Drone Regulations

NEW REGULATIONS FOR HOBBY DRONE PILOTS:

  • Do not need an RPL (Remote Pilots Licence).
  • Do not need to register their RPAS (Remotely Piloted Aircraft Systems) aircraft.
  • Do not need an aviation medical.
  • Can fly RPAS up to 7kg weight.
  • Can fly at night (previous not allowed for any RC aircraft).
  • Can fly up to the height of the highest object in 300m of the drone (up to a max of 400 feet).
  • Can fly up to 500m away from the pilot, while maintaining direct line of sight (RVLOS).
  • Need to keep more than 50m from people.
  • Need to keep more than 50m from roads.
  • Need to keep more than 50m from buildings.
  • Need to keep more than 10km from airports.
  • May not fly in No Fly Zones.

 If one wants to operate a drone for anything other than private use, the drone must first be approved and registered by the South African Civil Aviation Authority while the operator will require a RPA pilot’s licence.

Acquiring the licence requires medical certification, certification of radiotelephony, English proficiency, flight training, and passing both a theoretical examination and skills test, Cliffe Dekker Hofmeyr said.

The licence is valid for 24 months and applicants must be over 18 years old.

The licence holder will also have to undergo a revalidation check 90 days prior to the expiry of the licence in order to renew it.

RPA licences may be issued in three categories: aeroplane, helicopter or multi-rotor.

Similar to conventional aircraft licencing, additional rating may be endorsed on a licence including visual line-of-sight operations, extended visual line-of-sight operations and beyond visual line-of-sight operations.

Under the new laws, RPA pilots will also be required to maintain a pilot logbook detailing each flight.
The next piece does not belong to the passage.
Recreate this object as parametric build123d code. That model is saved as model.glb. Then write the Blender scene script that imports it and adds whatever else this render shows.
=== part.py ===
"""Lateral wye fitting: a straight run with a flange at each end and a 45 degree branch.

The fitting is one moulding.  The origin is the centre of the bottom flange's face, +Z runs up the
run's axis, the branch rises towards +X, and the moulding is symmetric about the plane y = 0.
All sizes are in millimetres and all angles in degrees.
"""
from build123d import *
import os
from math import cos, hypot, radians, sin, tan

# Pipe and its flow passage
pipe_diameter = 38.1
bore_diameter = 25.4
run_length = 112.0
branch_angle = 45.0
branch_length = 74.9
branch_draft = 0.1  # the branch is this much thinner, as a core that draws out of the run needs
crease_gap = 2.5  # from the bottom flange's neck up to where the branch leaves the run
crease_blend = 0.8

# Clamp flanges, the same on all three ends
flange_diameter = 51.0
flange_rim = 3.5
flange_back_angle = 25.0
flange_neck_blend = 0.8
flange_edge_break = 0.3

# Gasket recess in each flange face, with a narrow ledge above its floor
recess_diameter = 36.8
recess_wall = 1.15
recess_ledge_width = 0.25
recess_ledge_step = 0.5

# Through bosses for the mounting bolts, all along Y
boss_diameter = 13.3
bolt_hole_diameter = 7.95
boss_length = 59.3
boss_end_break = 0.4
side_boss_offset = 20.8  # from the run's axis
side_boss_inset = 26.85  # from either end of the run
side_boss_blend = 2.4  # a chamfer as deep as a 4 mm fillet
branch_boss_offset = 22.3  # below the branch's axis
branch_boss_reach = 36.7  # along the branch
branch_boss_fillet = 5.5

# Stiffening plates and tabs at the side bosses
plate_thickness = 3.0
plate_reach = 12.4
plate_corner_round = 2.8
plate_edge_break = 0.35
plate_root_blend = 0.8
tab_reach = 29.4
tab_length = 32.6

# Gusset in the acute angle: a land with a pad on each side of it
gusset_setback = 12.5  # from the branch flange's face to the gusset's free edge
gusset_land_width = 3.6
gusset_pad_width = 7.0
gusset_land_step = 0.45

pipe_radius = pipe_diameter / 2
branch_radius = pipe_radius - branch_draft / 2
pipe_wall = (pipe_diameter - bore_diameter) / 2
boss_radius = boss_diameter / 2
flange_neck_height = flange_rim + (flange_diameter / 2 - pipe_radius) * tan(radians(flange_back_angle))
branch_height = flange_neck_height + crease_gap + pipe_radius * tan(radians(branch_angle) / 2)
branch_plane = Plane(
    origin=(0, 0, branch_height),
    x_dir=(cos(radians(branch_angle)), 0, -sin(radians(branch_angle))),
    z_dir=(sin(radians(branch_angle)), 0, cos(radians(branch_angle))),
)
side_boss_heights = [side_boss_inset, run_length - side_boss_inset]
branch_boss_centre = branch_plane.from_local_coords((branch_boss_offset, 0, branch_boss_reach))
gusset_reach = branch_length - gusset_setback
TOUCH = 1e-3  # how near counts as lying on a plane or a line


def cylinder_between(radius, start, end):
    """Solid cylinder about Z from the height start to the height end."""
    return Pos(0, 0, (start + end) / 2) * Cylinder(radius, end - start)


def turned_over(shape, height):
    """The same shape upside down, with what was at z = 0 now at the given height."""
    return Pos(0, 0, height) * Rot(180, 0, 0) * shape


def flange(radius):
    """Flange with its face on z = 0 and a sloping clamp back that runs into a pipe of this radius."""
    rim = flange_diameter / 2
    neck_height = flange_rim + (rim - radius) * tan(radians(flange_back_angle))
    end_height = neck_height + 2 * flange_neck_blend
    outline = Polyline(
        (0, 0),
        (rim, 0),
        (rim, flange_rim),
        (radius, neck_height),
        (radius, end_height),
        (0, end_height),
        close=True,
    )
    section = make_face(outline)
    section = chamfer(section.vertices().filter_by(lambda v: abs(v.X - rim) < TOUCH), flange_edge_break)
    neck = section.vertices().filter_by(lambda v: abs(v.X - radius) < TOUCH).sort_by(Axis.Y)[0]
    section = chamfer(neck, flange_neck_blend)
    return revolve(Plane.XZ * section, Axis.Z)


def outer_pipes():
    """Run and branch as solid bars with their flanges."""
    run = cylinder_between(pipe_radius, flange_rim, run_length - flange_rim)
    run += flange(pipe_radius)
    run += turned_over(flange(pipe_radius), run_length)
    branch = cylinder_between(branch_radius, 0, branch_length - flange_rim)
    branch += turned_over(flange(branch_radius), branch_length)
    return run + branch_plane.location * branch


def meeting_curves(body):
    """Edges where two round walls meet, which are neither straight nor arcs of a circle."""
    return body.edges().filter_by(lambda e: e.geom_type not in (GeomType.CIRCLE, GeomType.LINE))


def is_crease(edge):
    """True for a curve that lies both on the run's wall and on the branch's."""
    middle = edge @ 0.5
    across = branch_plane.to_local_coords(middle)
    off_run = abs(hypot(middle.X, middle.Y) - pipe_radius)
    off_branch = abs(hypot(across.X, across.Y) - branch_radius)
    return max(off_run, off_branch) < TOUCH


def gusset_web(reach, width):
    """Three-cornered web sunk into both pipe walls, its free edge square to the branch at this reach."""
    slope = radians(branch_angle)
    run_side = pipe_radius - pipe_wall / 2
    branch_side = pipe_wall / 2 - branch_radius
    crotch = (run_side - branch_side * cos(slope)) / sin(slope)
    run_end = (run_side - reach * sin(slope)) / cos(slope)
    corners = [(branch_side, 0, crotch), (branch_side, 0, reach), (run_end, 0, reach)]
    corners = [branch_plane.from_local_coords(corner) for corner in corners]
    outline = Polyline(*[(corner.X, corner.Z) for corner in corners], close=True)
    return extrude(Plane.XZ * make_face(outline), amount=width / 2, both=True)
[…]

And if those regulations appear strict, the regulations to operate an entire Remotely Piloted Aircraft System are worse, Cliffe Dekker Hofmeyr said.

They include:

  • licencing with a lifespan of 12 months at a time;
  • requirements to report to the Director of Civil Aviation; and
  • the development of an operations manual indicating how they intend to comply with the regulations (which further include requirements to do background and criminal checks on staff, adequate document security and third party liability insurance).

The general regulations on the use of any drone – including for private use – also includes the following:

  • restricts alcohol consumption, require pre-flight preparations;
  • limits the operation to a lateral distance of 50m from any structure or public road;
  • requires that the operator maintains at least a 10% surplus fuel reserve;
  • requires a first aid kit and a fire extinguisher within 300m of the take-off and landing point/s;
  • considering traffic, drones must always give way to manned aircraft.

Cliffe Dekker Hofmeyr noted that the practical applications of RPA are endless making regulation of the industry was inevitable, especially given the fact that other jurisdictions lag behind on regulating the drone industry.

“The regulations evidently aim to manage drones in the civil sphere with a significant emphasis on safety and training. The infinite applications of RPA require stringent regulation, especially considering the lack of an international framework and the infancy of the industry,” it said.